Decades later, Ahiarmiut again gained attention in Ihalmio Elisapee (née Nurrahaq) Karetak's 2000 (English) and 2002 (Inuktitut) documentaries about her people's struggle and starvation during their 1950s relocation and the story of her mother Kikkik at Henik Lake.

==Farley Mowat's "creative non-fiction"==
The writings of Farley Mowat, who was not a historian, has been described as "creative non-fiction." Mowat, who advocated for the "people of the deer", was a popular, though controversial figure, who admitted that facts were not as important as the story itself. Four of Mowat's books were inspired by the Ahiarmiut. He wrote the first, People of the Deer in 1952, shortly after a field trip to the Canadian Arctic while attending the University of Toronto. He wrote The Desperate People in 1959, Death of a People—the Ihalmiut in 1975, Walking on the Land in 2001, and No Man's River in 2004.

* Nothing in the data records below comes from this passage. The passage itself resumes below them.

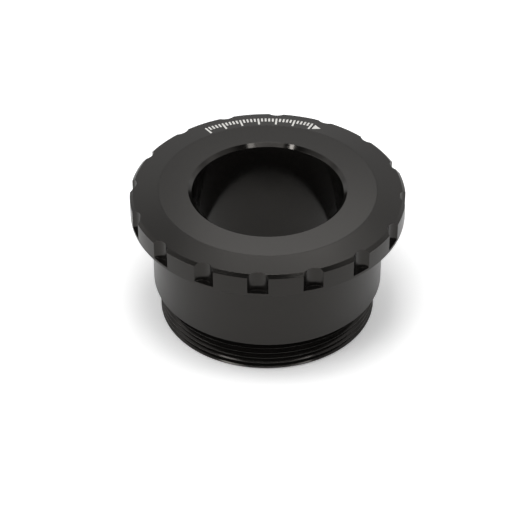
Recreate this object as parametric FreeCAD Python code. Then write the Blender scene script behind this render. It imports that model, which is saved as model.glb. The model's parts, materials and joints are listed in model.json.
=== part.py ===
import FreeCAD, Part
import math
import os

# Bottom bracket cup unit for a 46 mm frame shell and a 30 mm crank spindle.
# Millimetres. The axis is Z, the unit stands on its threaded end at Z = 0 and its face is at the top.
# One notch of the tool flange is centred on the -Y axis.

# Cup, outside
overall_height = 28.4
flange_radius = 27.2
flange_thickness = 5.55
flange_face_chamfer = 0.64
face_slope_angle = 6.2
flange_back_edge_break = 0.25
body_radius = 23.0
body_end_edge_break = 0.3

# Tool notches round the flange
notch_count = 16
notch_arc_radius = 2.35
notch_depth = 1.2
notch_floor_above_back = 0.81

# Thread that joins this cup to the opposite one
thread_radius = 21.75
thread_pitch = 1.25
thread_depth = 0.7
thread_root_flat = 0.25
thread_zone_length = 7.15
thread_relief_length = 0.9
thread_end_chamfer = 0.15
thread_start_height = 0.04

# Ball bearing, 31 x 43 x 7
bearing_bore_radius = 15.5
bearing_radius = 21.5
bearing_width = 7.0
bearing_below_face = 3.8
bearing_edge_break = 0.3
ball_count = 18
ball_radius = 1.75
ball_running_gap = 0.05
ball_circle_radius = (bearing_bore_radius + bearing_radius) / 2
race_shoulder_height = 1.0

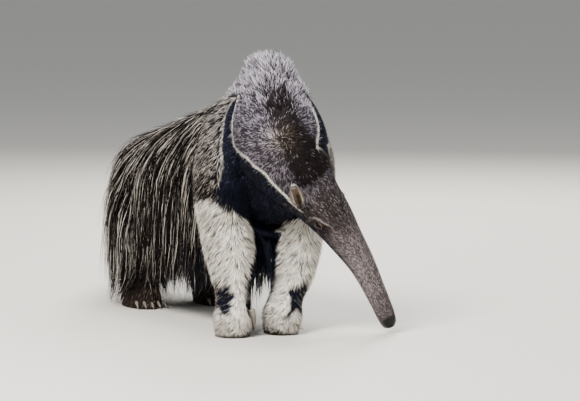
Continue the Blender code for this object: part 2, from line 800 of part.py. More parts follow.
def add_flank_locks(coat, trunk):
    columns = int(round((FLANK_TO - FLANK_FROM) / FLANK_STEP)) + 1
    for number, row in enumerate(FLANK_ROWS):
        for column in range(columns):
            y = FLANK_FROM + FLANK_STEP * (column + 0.5 * (number % 2))
            for sign in (-1, 1):
                at = y + random.uniform(-0.008, 0.008)
                angle = -sign * math.radians(row.round + random.uniform(-3, 3))
                root = trunk.point(place_at(trunk, at), angle)
                length = row.long * random.uniform(0.88, 1.10)
                if THIGH_FROM < y < THIGH_TO and row.round < 80:
                    length *= THIGH_LONGER
                lift = 0.005 * (column % 2) + random.uniform(0, 0.0015)
                low = min(row.low, 0.26 - 0.6 * length) + random.uniform(0, 0.02)
                coat.lay(root, flank_flow(sign, row, y), length, row.wide, lift, max(low, 0.04))


def add_crest_locks(coat, trunk):
    """The mane along the middle of the back, which lies back towards the tail."""
    for k in range(8):
        y = 0.150 + 0.078 * k
        root = trunk.point(place_at(trunk, y), math.radians(random.uniform(-6, 6)))

        def flow(point, s):
            return Vector((0, 1, -0.16 - 0.35 * s))

        length = 0.130 * random.uniform(0.9, 1.1)
        coat.lay(root, flow, length, 0.056, 0.005 * (k % 2), 0.2, 0.07)


def add_rump_locks(coat, trunk):
    """The long hair round the root of the tail, which falls back and down."""
    for number, tuft in enumerate(RUMP_TUFTS):
        for sign in (-1, 1):
            root = trunk.point(place_at(trunk, tuft.y), -sign * math.radians(tuft.round))
            drop = 0.25 + 0.5 * tuft.round / 90

            def flow(point, s, sign=sign, drop=drop):
                return Vector((sign * 0.12, 0.8, -drop - 0.5 * s))

            length = tuft.long * random.uniform(0.93, 1.07)
            coat.lay(root, flow, length, 0.074, 0.012 + 0.004 * (number % 2), 0.05)


def add_tail_locks(coat):
    """The tail's plume: long hair that hangs from both its sides and trails past its end."""
    bone = Loft(TAIL)
    for row in TAIL_ROWS:
        for k in range(row.count):
            t = row.start + (bone.last - 0.15 - row.start) * k / (row.count - 1)
            for sign in (-1, 1):
                _, along, _, _ = bone.frame(t)
                hang = row.hang * (1 - 0.45 * t / bone.last)

                def flow(point, s, along=along, hang=hang):
                    fall = hang * min(1.0, max(-0.3, (point.z - 0.030) / 0.08))
                    return Vector((along.x, along.y, along.z * (1 - s))) - Vector((0, 0, fall))

                turn = sign * (row.round + random.uniform(-4, 4))
                root = bone.point(t, math.radians(turn))
                length = row.long * random.uniform(0.9, 1.1)
                lift = 0.0045 * (k % 2) + random.uniform(0, 0.001)
                coat.lay(root, flow, length, row.wide, lift, 0.004)


def coated(piece, coat):
    """The piece with the coat's locks fused to it."""
    return combined(piece, coat.locks, "UNION", "MANIFOLD")


def main():
    clear_scene()
    random.seed(SEED)
    hindlegs = [mirrored(HINDLEG), HINDLEG]
    forms = [TRUNK, NECK_AND_HEAD, FORELEG_RIGHT, FORELEG_LEFT, TAIL] + hindlegs
    fine = fused("fine_body", forms)
    body = thinned(fine, "body", BODY_TRIANGLES)
    fine_head = thinned(fine, "fine_head", HEAD_BODY_TRIANGLES)
    bpy.data.objects.remove(fine)
    skin = tree(body)
    pieces = part_body(body, fine_head)
    add_head_forms(pieces)
    add_claws(pieces)
    trunk = Loft(TRUNK)
    others = [piece for name, piece in pieces.items() if name != "torso"]
    flanks = Coat(skin, pieces["torso"], others)
    add_flank_locks(flanks, trunk)
    add_crest_locks(flanks, trunk)
    add_rump_locks(flanks, trunk)
    pieces["torso"] = coated(pieces["torso"], flanks)
    others = [piece for name, piece in pieces.items() if name != "tail"]
    plume = Coat(skin, pieces["tail"], others)
    add_tail_locks(plume)
    pieces["tail"] = coated(pieces["tail"], plume)
    finish(pieces)


def finish(pieces):
    """Gives each piece its material and stands them all round the middle of the floor."""
    colours = {
        "coat_dark": material("coat_dark", (0.045, 0.035, 0.030), 0.9),
        "coat_grey": material("coat_grey", (0.200, 0.165, 0.145), 0.9),
        "coat_cream": material("coat_cream", (0.560, 0.500, 0.400), 0.9),
        "horn": material("horn", (0.160, 0.140, 0.120), 0.5),
        "eye": material("eye", (0.012, 0.009, 0.008), 0.12),
    }
    wears = {
        "head": "coat_grey",
        "neck": "coat_grey",
        "ear": "coat_grey",
        "foreleg": "coat_cream",
        "forefoot": "coat_cream",
        "claw": "horn",
        "eye": "eye",
    }
    corners = []
    for name, piece in pieces.items():
        piece.name = name
        piece.data.name = name
        piece.data.materials.clear()
        piece.data.materials.append(colours[wears.get(name.split("_")[0], "coat_dark")])
        piece.data.shade_smooth()
        piece.data.set_sharp_from_angle(angle=math.radians(35))
        corners += [Vector(corner) for corner in piece.bound_box]
    middle = bpy.data.objects.new("anteater", None)
    bpy.context.scene.collection.objects.link(middle)
    for axis in (0, 1):
        values = [corner[axis] for corner in corners]
        middle.location[axis] = -(min(values) + max(values)) / 2
    for piece in pieces.values():
        piece.parent = middle


main()
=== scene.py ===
"""The looks of the giant anteater: one skin, its coat in strands, ears, eyes, claws and light.

Places are given in the frame of the body's own rings, where the animal faces -Y, its right
side is at -X and the floor is at 0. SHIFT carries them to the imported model. A place on a form
is t, which counts along its rings, and a, in degrees round from its back to the right.
"""

import math
from collections import namedtuple

import bmesh
import bpy
import numpy as np
from mathutils import Matrix, Vector
from mathutils.bvhtree import BVHTree
from mathutils.kdtree import KDTree


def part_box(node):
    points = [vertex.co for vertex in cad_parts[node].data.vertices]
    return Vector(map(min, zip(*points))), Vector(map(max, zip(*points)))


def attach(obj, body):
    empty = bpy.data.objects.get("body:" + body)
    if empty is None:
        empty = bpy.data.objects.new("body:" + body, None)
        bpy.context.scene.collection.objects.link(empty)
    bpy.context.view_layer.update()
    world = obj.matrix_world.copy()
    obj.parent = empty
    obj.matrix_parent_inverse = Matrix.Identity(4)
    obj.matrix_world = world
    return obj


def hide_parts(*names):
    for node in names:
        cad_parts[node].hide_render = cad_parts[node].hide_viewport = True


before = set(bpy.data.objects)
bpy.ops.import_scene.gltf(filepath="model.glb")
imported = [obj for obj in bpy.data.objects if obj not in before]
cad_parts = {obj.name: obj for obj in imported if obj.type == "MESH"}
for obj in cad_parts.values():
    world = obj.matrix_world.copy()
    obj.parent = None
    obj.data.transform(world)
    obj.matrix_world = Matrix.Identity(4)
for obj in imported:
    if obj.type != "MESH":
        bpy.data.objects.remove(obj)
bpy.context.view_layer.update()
rng = np.random.default_rng(7)
QUICK = 1.0

# The body's rings: centre, half width, half depth, how deep the coat is there, the way its
# back faces, and how much narrower its back is than its belly
UP = (0, 0, 1)
FRONT = (0, -1, 0)
HEAD_BACK = (0.20, -0.89, 0.41)
Ring = namedtuple("Ring", "at wide deep coat back egg", defaults=(FRONT, 0))

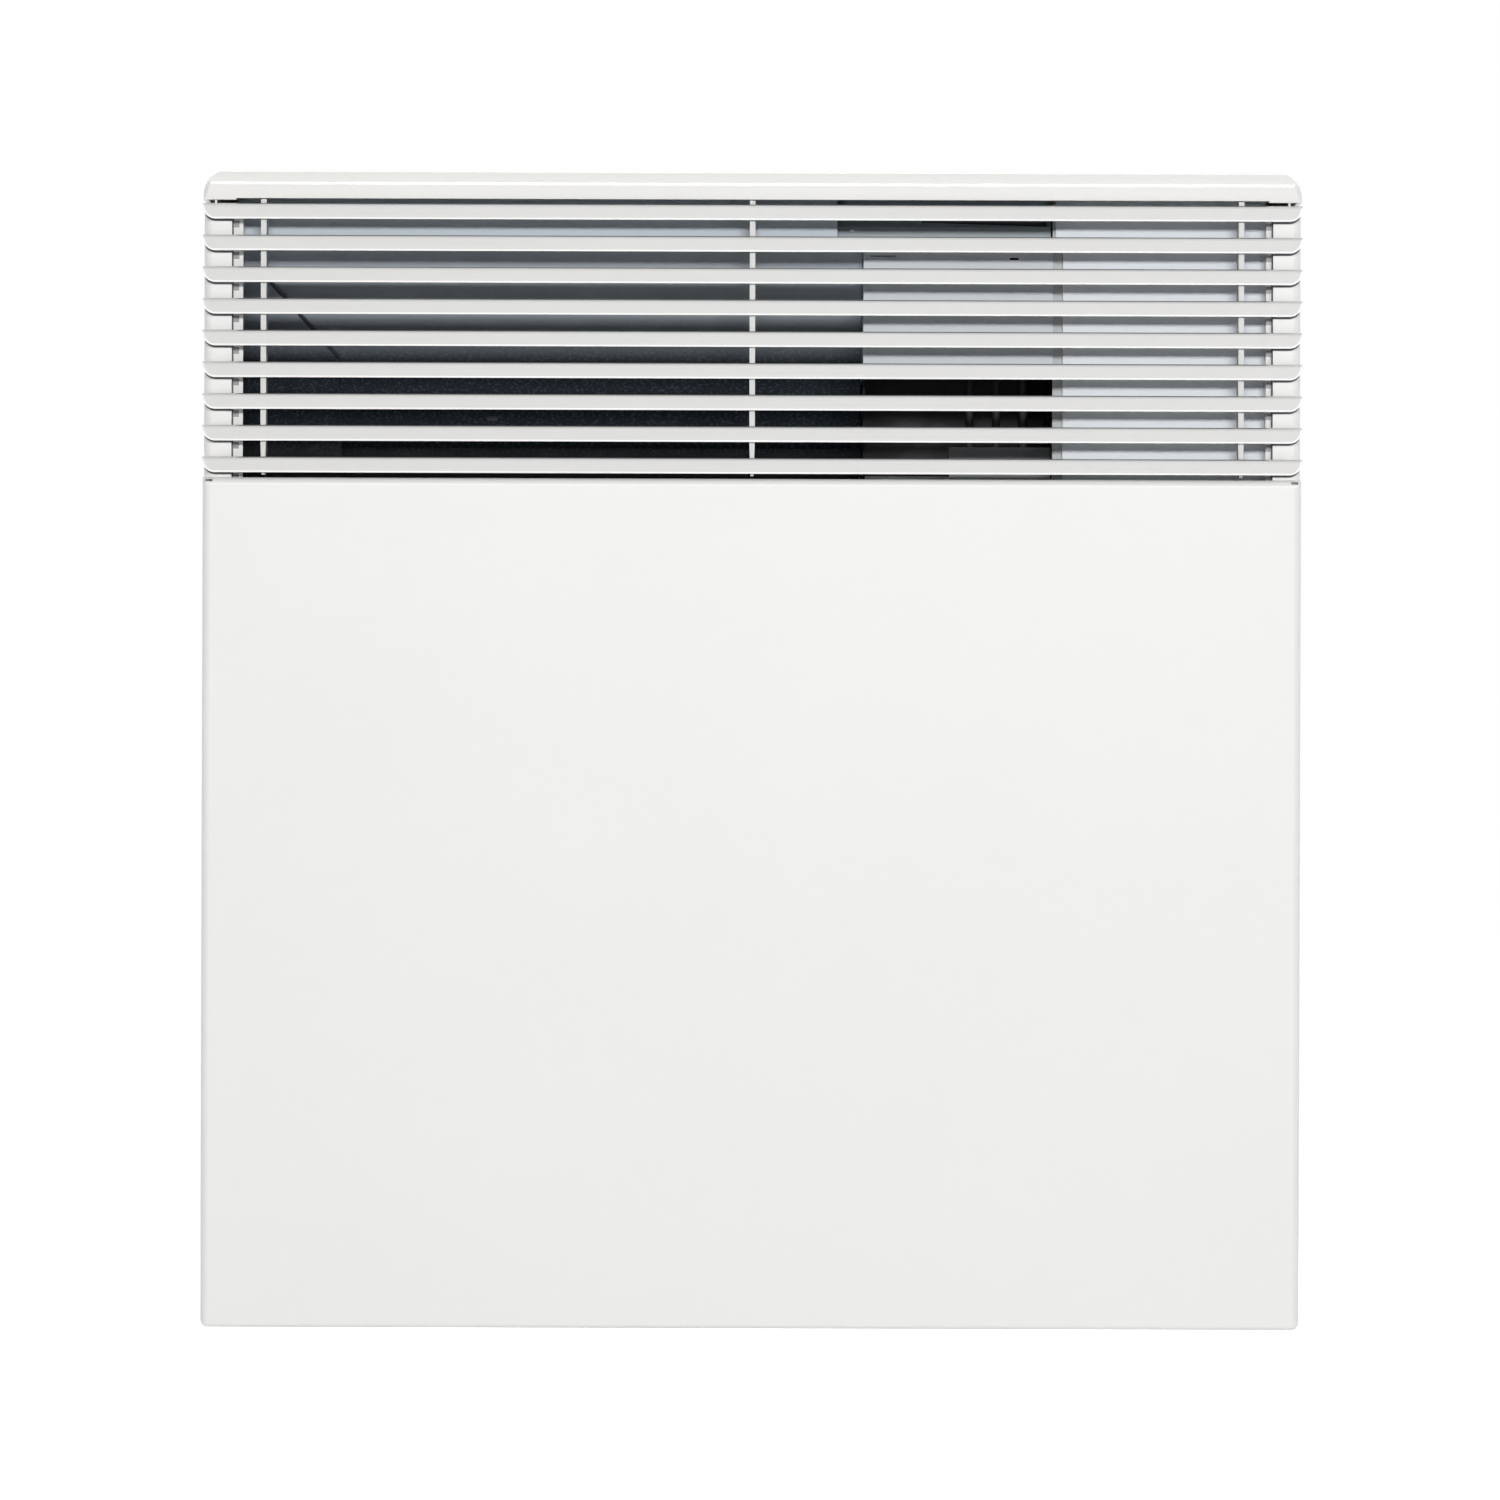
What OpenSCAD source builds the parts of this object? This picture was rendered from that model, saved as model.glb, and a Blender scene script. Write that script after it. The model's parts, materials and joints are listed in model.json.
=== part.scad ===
// Wall-mounted panel heater with a louvred outlet.
// X runs to the right, Y into the wall and Z up. The wall is the plane Y = 0, and the
// origin is the centre of the four wall screws. Depths behind the front panel are
// written as f values and drops below the top of the hood as d values.

/* [Casing] */
// Width of the casing
casing_w = 418; // [400:1:520]
// Height of the heater, from its bottom rim to the top of the hood
casing_h = 440; // [430:1:520]
// Depth from the front panel to the back of the back panel
casing_d = 80; // [78:1:100]
// Thickness of the casing's steel sheet
sheet_t = 1.2; // [0.8:0.1:1.6]
// Outer radius of the panel's side bends and bottom corners
side_bend_r = 3.2; // [2:0.1:5]
// Outer radius of the bend along the panel's top edge
top_bend_r = 3; // [2:0.1:4]
// Outer radius of the bottom bend
bottom_bend_r = 1.6; // [1.6:0.1:3]
// Outer radius of the rear bends
rear_bend_r = 1.8; // [1.7:0.1:3]
// Width of the casing's rear flanges
rear_flange_w = 12; // [10:0.5:16]
// Width of the rim round the bottom inlet, at the front
bottom_rim_w = 14; // [10:0.5:18]
// Depth of the flange at the top of the front panel
panel_flange_w = 12; // [10:0.5:12]
// Height of the wall screws' centre above the bottom rim
hang_h = 205; // [195:1:230]

/* [Hood] */
// Height of the hood's front face
hood_h = 10.7; // [9:0.1:14]
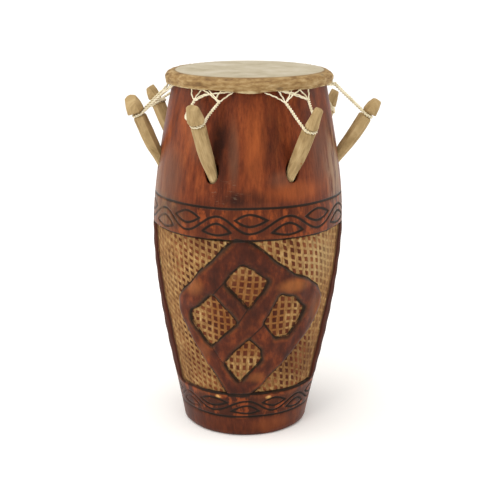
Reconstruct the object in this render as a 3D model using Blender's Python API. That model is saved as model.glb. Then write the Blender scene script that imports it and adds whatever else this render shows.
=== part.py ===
"""Barrel-shaped peg drum, carved from one log, with a laced rawhide head.

Metres, +Z up. The origin is on the floor below the middle of the drum and its pegs together,
and the panel that is best seen faces -Y. Azimuths are degrees round the drum: 0 faces -Y and
90 faces +X.
"""
import math

import bmesh
import bpy
from mathutils import Vector

# The shell: a hollow barrel, widest a little above the middle.
SHELL_HEIGHT = 0.5765
BELLY_RADIUS = 0.1523
FOOT_RADIUS = 0.6645 * BELLY_RADIUS
NECK_RADIUS = 0.7689 * BELLY_RADIUS
BELLY_HEIGHT = 0.5759 * SHELL_HEIGHT
FOOT_FLARE = 0.19
NECK_TAPER = 0.20
WALL = 0.018
FOOT_EDGE = 0.004
RIM_EDGE = 0.003

# The log leans a little: how far the middles of its head and its foot lie towards -X.
HEAD_SHIFT = 0.0054
FOOT_SHIFT = 0.0130

# Two carved bands, each a waved groove between two ring grooves, with leaves in its bends.
# Shares are of the band's height, or of half a wave for a leaf's length.
UPPER_LINES = (0.5898 * SHELL_HEIGHT, 0.6748 * SHELL_HEIGHT)
LOWER_LINES = (0.0633 * SHELL_HEIGHT, 0.1362 * SHELL_HEIGHT)
UPPER_CREST = 24.0
LOWER_CREST = 1.5
WAVES = 8
WAVE_POINTS = 8
WAVE_SHARE = 0.245
LEAF_LENGTH_SHARE = 0.44
LEAF_HEIGHT_SHARE = 0.17
LEAF_OFFSET_SHARE = 0.145
LEAF_FULLNESS = 1.6
LEAF_POINTS = 8
LEAF_SPAN = 90.0
GROOVE_WIDTH = 0.0028
GROOVE_DEPTH = 0.0018
MITRE_LIMIT = 1.6

# Two sunk panels, front and back, each with a raised lozenge that a cross divides.
PANEL_DEPTH = 0.005
PANEL_MARGIN = 0.0008
PANEL_HALF_TOP = 69.5
PANEL_HALF_FOOT = 60.0
PANEL_COLUMNS = 11
PANEL_FLOOR_ROWS = 3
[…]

In their 1994 book Tammarniit (Mistakes), F. J. Tester and Peter Kulchyski acknowledge contributions to Ennadai Lake people's history by Farley Mowat, but they note that although some of his statements may be accurate, his books cite no sources and therefore they use only archival material for their book.

Mowat misspelled the name Ahiarmiut as Ihalmiut.